If you work for a school only during the normal school year, you are ineligible for benefits based on school year employment during school vacation periods and between academic terms or years if you have reasonable assurance of returning to similar work after the vacation or at the start of the next term or year. You can receive benefits during these periods from other employers only if you have qualifying wages for a claim based on employment from the other employers alone.
Do I qualify for unemployment benefits if i quit the job?
Generally, quitting a job for a reason other than a good cause calls for ineligibility. However, if your can prove that you had to quit the job for a good reason or were made to quit though willing to work, you stand some chance.

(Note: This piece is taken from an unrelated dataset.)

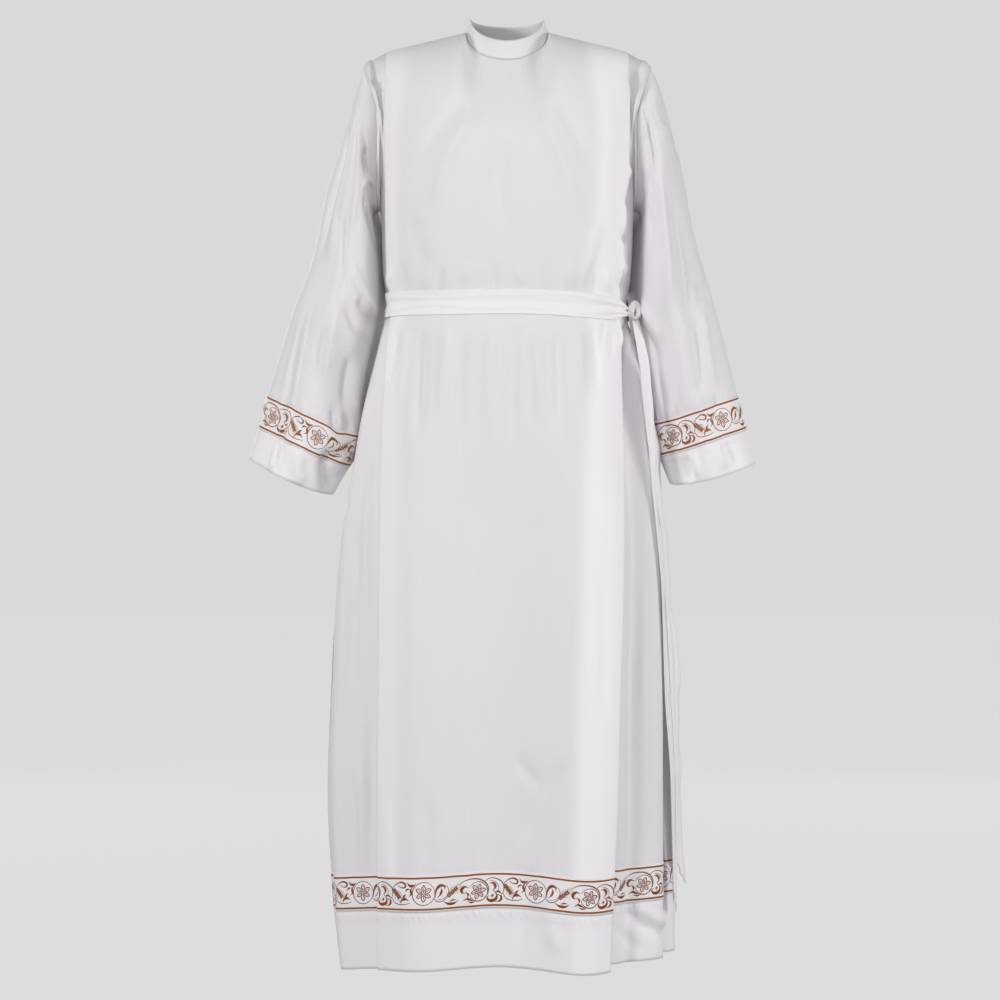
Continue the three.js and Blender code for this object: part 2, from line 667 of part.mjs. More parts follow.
// The direction of the wall's thickness at a seam, where it is shared with the piece that is sewn on.
function seamDirection(half, r, one, normal) {
  const back = half === "back";
  if (r === 0 && one.neck !== undefined) return neckOut(back ? 180 - one.neck : one.neck, one.side);
  if (r === 0 && one.armhole !== undefined) {
    return armholeOut(back ? 360 - one.armhole : one.armhole, one.side);
  }
  return r === 0 || one.place === 2 ? normal.clone().setY(0) : null;
}

// A panel's columns run so that its wall faces outwards: from the wearer's right to the left on the front.
function bodyPanel(half) {
  const columns = half === "front" ? COLUMNS : [...COLUMNS].reverse();
  const levels = columns.map((one) => levelsAt(half, one));
  const rows = levels[0].map((_, r) => columns.map((one, c) => panelPoint(half, one, levels[c][r])));
  return wall(rows, WALL, { fixed: (r, c, normal) => seamDirection(half, r, columns[c], normal) });
}

const front = bodyPanel("front");
const back = bodyPanel("back");

// ---- sleeves ---------------------------------------------------------------------------------------------------

const RING_ROWS = [0, 0.5, 1.2, 2, 3, 4, 5, 6, 7, 8, 9, 11, 12, 13];
const GALLOON_RINGS = [9, 11];
const BACK_ARMHOLE = ARMHOLE_DEGREES.slice(1, -1).map((degrees) => 360 - degrees).reverse();
const ROUND_ARMHOLE = [...ARMHOLE_DEGREES, ...BACK_ARMHOLE];
const SEAM_RINGS = 2.5; // the ring in which the sleeve has left the armhole's own curve
const FOLD_RINGS = 2; // the number of rings in which a fold grows
const UNDER_LEAN = 0.4; // how little a ring's folds lift it up or down

// A point of a sleeve, by the ring and the angle round it. Its outer point is at 0 degrees and its front at 90.
function ringPoint(rings, folds, ring, degrees, side) {
  const rows = rings.map((row, index) => ({ ...row, index }));
  const value = (name) => column(rows, "index", ring, name);
  const angle = radians(degrees);
  const [along, ahead] = [Math.cos(angle), Math.sin(angle)];
  const middle = [(value("outX") + value("inX")) / 2, (value("outZ") + value("inZ")) / 2];
  const half = [(value("outX") - value("inX")) / 2, (value("outZ") - value("inZ")) / 2];
  const depth = ahead > 0 ? value("front") : value("back");
  const straightSeam = (rings[0].outX * (1 + along) + rings[0].inX * (1 - along)) / 2;
  const seam = armholePoint(degrees).x - straightSeam;
  const point = new THREE.Vector3(
    middle[0] + half[0] * along + seam * (1 - smooth(ring, 0, SEAM_RINGS)),
    -depth * ahead,
    middle[1] + half[1] * along - value("sag") * Math.max(ahead, 0),
  );
  const out = new THREE.Vector3(half[0] * along, -depth * ahead, half[1] * along * UNDER_LEAN).normalize();
  for (const fold of folds) {
    const share = clamp((ring - fold.from) / (fold.to - fold.from), 0, 1);
    const across = ((degrees - mix(fold.angle, fold.angleEnd, share) + 540) % 360) - 180;
    const strength = smooth(ring, fold.from, fold.from + FOLD_RINGS);
    point.addScaledVector(out, fold.depth * strength * Math.exp(-((across / fold.width) ** 2)));
  }
  point.x -= value("tuck") * Math.exp(-(((degrees - TUCK.angle) / TUCK.width) ** 2));
  point.add(seamStep(armholePoint, armholeOut, degrees));
  point.x *= side;
  return point;
}

// A sleeve's columns start at the armhole's own points, so that the two edges match.
function sleeve(rings, folds, side) {
  const around = side < 0 ? ROUND_ARMHOLE : [...ROUND_ARMHOLE].reverse();
  const rows = RING_ROWS.map((ring) => around.map((degrees) => ringPoint(rings, folds, ring, degrees, side)));
  return wall(rows, WALL, { ring: true, fixed: (r, c) => (r ? null : armholeOut(around[c], side)) });
}

const sleeveLeft = sleeve(SLEEVE_LEFT, SLEEVE_LEFT_FOLDS, 1);
const sleeveRight = sleeve(SLEEVE_RIGHT, SLEEVE_RIGHT_FOLDS, -1);
const CUFF_ROWS = GALLOON_RINGS.map((ring) => RING_ROWS.indexOf(ring));

// ---- collar ----------------------------------------------------------------------------------------------------

function collar() {
  const left = COLUMNS.filter((one) => one.neck !== undefined && one.side > 0).map((one) => one.neck);
  const around = [...left, ...left.slice(0, -1).reverse().map((degrees) => 180 - degrees)];
  const places = [...around, ...around.slice(1, -1).reverse().map((degrees) => 360 - degrees)];
  const rows = [1, 0.5, 0].map((height) => places.map((degrees) => {
    const low = neckPoint(degrees).add(seamStep(neckPoint, neckOut, degrees));
    return low.lerp(neckPoint(degrees, COLLAR_TOP, COLLAR_LEAN), height);
  }));
  return wall(rows, WALL, { ring: true, fixed: (r, c) => (r === 2 ? neckOut(places[c], 1) : null) });
}

// ---- sash ------------------------------------------------------------------------------------------------------

// The sash round the waist, an open ring that starts and ends at the knot, where it is drawn together. It lies
// on the columns of the front and the back, clear of the pleats, whose edges it holds down.
function waistSash() {
  const shown = COLUMNS.filter((one) => one.back === undefined || one.outer === 0);
  const onFront = shown.map((one) => ({ half: "front", one }));
  const onBack = shown.map((one) => ({ half: "back", one })).reverse().slice(1, -1);
  const start = shown.findIndex((one) => one.side > 0 && one.place > SASH.knotPlace);
  const ring = [...onFront.slice(start), ...onBack, ...onFront.slice(0, start)];
  const out = WALL / 2 + SASH.clear + SASH_WALL / 2;
  const middles = ring.map(({ half, one }) => {
    const place = columnAt(half, one, 2).place;
    return { half, place, down: sashDown(half, place) };
  });
  const pointAt = ({ half, place, down }, offset, lift) => {
    const top = chestDown(place);
    const level = 1 + (down + offset - top) / (hemDown(half, place) - top);
    return bodyForm(half, place, level).addScaledVector(bodyOut(half, place, level), lift);
  };
  const line = measured(middles.map((middle) => pointAt(middle, 0, out)));
  const rows = [-0.5, 0.5].map((share) => middles.map((middle, i) => {
    const fromKnot = Math.min(line.lengths[i], line.total - line.lengths[i]);
    const open = smooth(fromKnot, 0, SASH.pinchReach);
    const height = SASH.height * mix(SASH.pinch, 1, open);
    return pointAt(middle, share * height, out + SASH.standOff * (1 - open));
  }));
  return wall(rows, SASH_WALL);
}

// The knot: a turn of the sash, standing on edge, round the place where its ends cross.
function knot() {
  const [around, steps] = [6, 16];
  const rows = Array.from({ length: steps }, (_, r) => {
    const angle = (r / steps) * 2 * Math.PI;
    const thick = KNOT.thick * (1 + KNOT.topThicker * Math.sin(angle));
    return Array.from({ length: around }, (_, c) => {
      const roll = (c / around) * 2 * Math.PI;
      const x = (KNOT.acrossX + thick * Math.cos(roll)) * Math.cos(angle);
      const z = (KNOT.acrossZ + thick * Math.cos(roll)) * Math.sin(angle);
      return new THREE.Vector3(x, KNOT.flat * thick * Math.sin(roll), z);
    });
  });
  const points = rows.flat();
  const triangles = [];
  for (let r = 0; r < steps; r++) {
    for (let c = 0; c < around; c++) {
      const next = (c + 1) % around;
      const [here, below] = [r * around, ((r + 1) % steps) * around];
      triangles.push(here + c, below + next, below + c, here + c, here + next, below + next);
    }
  }
  const geometry = new THREE.BufferGeometry().setFromPoints(points);
  geometry.setIndex(triangles);
  geometry.rotateZ(radians(KNOT.turn));
  geometry.translate(KNOT.x, KNOT.y, KNOT.z);
  return geometry;
}

// A free end of the sash: a strip along its middle line, cut on the slant.
function sashEnd(route, slant) {
  const last = route.length - 1;
  const rows = route.map((row, r) => [-0.5, 0, 0.5].map((offset) => {
    const angle = radians(row.turn);
    const across = new THREE.Vector3(Math.cos(angle), Math.sin(angle), 0).multiplyScalar(offset * row.width);
    const lower = r === last ? slant * (offset + 0.5) : 0;
    return new THREE.Vector3(row.x, row.y, row.z - lower).add(across);
  }));
  return wall(rows, SASH_WALL);
}

// ---- the alb ---------------------------------------------------------------------------------------------------

const cuffBand = (base) => bandOn(base, CUFF_ROWS, BAND_WALL, { ring: true });
const alb = new THREE.Group();
alb.add(
  mesh("front", front.geometry, CLOTH_WHITE),
  mesh("back", back.geometry, CLOTH_WHITE),
  mesh("sleeve_left", sleeveLeft.geometry, CLOTH_WHITE),
  mesh("sleeve_right", sleeveRight.geometry, CLOTH_WHITE),
  mesh("collar", collar().geometry, CLOTH_WHITE),
  mesh("hem_band_front", bandOn(front, GALLOON_ROWS, BAND_WALL).geometry, GALLOON_WHITE),
  mesh("hem_band_back", bandOn(back, GALLOON_ROWS, BAND_WALL).geometry, GALLOON_WHITE),
  mesh("cuff_band_left", cuffBand(sleeveLeft).geometry, GALLOON_WHITE),
  mesh("cuff_band_right", cuffBand(sleeveRight).geometry, GALLOON_WHITE),
  mesh("sash", waistSash().geometry, CLOTH_WHITE),
  mesh("sash_knot", knot(), CLOTH_WHITE),
  mesh("sash_end_front", sashEnd(SASH_END_FRONT, SASH_END_SLANT).geometry, CLOTH_WHITE),
  mesh("sash_end_back", sashEnd(SASH_END_BACK, SASH_END_SLANT).geometry, CLOTH_WHITE),
);

export default alb;
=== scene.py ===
import math

import bmesh
import bpy
import numpy as np
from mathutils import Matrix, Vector


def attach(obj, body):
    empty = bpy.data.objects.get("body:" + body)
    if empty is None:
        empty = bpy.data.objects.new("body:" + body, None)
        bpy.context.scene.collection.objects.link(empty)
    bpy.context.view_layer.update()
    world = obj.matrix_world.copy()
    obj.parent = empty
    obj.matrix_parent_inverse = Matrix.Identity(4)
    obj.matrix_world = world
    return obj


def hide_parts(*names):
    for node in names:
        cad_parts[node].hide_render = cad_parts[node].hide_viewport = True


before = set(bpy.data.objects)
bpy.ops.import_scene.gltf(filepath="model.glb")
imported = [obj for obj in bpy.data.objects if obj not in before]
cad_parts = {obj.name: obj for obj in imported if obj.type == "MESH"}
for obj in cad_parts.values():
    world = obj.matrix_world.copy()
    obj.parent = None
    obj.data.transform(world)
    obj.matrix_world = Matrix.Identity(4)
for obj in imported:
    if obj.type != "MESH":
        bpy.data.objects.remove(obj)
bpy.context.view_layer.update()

# ---- camera ----------------------------------------------------------------------------------------
# It looks level at the middle of the garment from about four metres in front, through a long lens.

LENS = 93.5
CAMERA_PLACE = (-0.0112, -4.15, -0.749)


def put_in_scene(name, data):
    """A new object for a camera, a light or a mesh."""
    made = bpy.data.objects.new(name, data)
    bpy.context.scene.collection.objects.link(made)
    return made


camera = put_in_scene("camera", bpy.data.cameras.new("camera"))
camera.data.lens = LENS
camera.location = CAMERA_PLACE
camera.rotation_euler = (math.pi / 2, 0, 0)
bpy.context.scene.camera = camera
bpy.context.scene.view_settings.view_transform = "Standard"

# ---- studio ----------------------------------------------------------------------------------------
# A pale grey floor that runs into an even background, and soft lights on the right, on the left, in front,
# above and behind. Floor and background keep their own tone, and throw less light than they show.

BACKGROUND = (0.693, 0.693, 0.693)
AROUND = 0.45  # how much of its tone the surroundings throw on the garment
FLOOR_COLOUR = (0.04, 0.04, 0.04)
FLOOR_Z = -1.6
FLOOR_ACROSS = 30
LIGHTS_AIM_AT = (0, 0, -0.75)
LIGHTS = [  # name, place, how wide, watts
    ("light on the right", (-3.0, -2.8, -0.1), 1.0, 62),
    ("light on the left", (3.3, -1.8, -0.6), 1.0, 50),
    ("light in front", (-0.1, -4.3, -0.2), 1.4, 16),
    ("light from above", (0.0, -3.0, 2.2), 1.4, 29),
    ("light behind on the right", (-1.9, 3.6, 0.1), 1.4, 50),
    ("light behind on the left", (1.5, 3.8, -0.3), 1.4, 30),
]


def feed(tree, node, inputs):
    """Give a node its inputs: values, colours, or outputs of other nodes."""
    for name, value in inputs.items():
        socket = node.inputs[name]
        if isinstance(value, bpy.types.NodeSocket):
            tree.links.new(value, socket)
        else:
            socket.default_value = (*value, 1) if socket.type == "RGBA" else value


def add_node(tree, kind, inputs, **settings):
    node = tree.nodes.new("ShaderNode" + kind)
    for name, value in settings.items():
        setattr(node, name, value)
    feed(tree, node, inputs)
    return node


def new_look(name, finish):
    """A new material, its node tree and its shader, which gets the finish that is the same all over."""
    look = bpy.data.materials.new(name)
    look.use_nodes = True
    shader = look.node_tree.nodes["Principled BSDF"]
    feed(look.node_tree, shader, finish)
    return look, look.node_tree, shader


def seen_and_thrown(tree):
    """A strength that is 1 to the eye and AROUND as light on the garment."""
    seen = add_node(tree, "LightPath", {}).outputs["Is Camera Ray"]
    return add_node(tree, "MapRange", {"Value": seen, "To Min": AROUND, "To Max": 1.0}).outputs["Result"]


world = bpy.data.worlds.new("studio")
world.use_nodes = True
around = {"Color": BACKGROUND, "Strength": seen_and_thrown(world.node_tree)}
feed(world.node_tree, world.node_tree.nodes["Background"], around)
bpy.context.scene.world = world

floor_look, tree, shader = new_look("floor", {
    "Base Color": FLOOR_COLOUR, "Roughness": 1.0, "Specular IOR Level": 0.0, "Emission Color": BACKGROUND,
})
feed(tree, shader, {"Emission Strength": seen_and_thrown(tree)})

floor_mesh = bpy.data.meshes.new("floor")
bm = bmesh.new()
bmesh.ops.create_grid(bm, x_segments=1, y_segments=1, size=FLOOR_ACROSS / 2)
bmesh.ops.translate(bm, vec=(0, 0, FLOOR_Z), verts=bm.verts)
bm.to_mesh(floor_mesh)
bm.free()
floor_mesh.materials.append(floor_look)
floor = put_in_scene("floor", floor_mesh)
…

Here are few cases which you might be able to relate to which come under the good cause category –
- You took another job.
- You became sick or disabled due to the nature of work.
- You moved to be with your spouse or domestic partner whose job is outside your labor market area.
- You needed to protect yourself or immediate family members from domestic violence or stalking.
- You entered approved apprenticeship training.
- You started approved training under the Trade Act.
- You worked full-time and part-time jobs at the same time, and you quit the part-time job – then were laid off later from the full-time job.
Am I eligible for UI benefits if I were fired?
You could be eligible if you were fired for no fault of your own. But if it is misconduct or aggravated misconduct then you will not be eligible.
Check the details listed below to know the UI laws for a fired applicant –
- Fired for misconduct. UI law removes that employer’s base period wages from the calculation of your Maximum Benefit Amount and also suspends your benefits for 7 weeks and until you earn 14 times your Weekly Benefit Rate.
The total amount of unemployment benefits the department could pay you during your benefit year. It is the lesser of 26 times your WBR, or 40% of your total base period wages from all covered employment.
- Fired for failing to notify your employer of excessive absenteeism or tardiness. UI law suspends your benefits for 6 weeks and until you earn 6 times your WBR.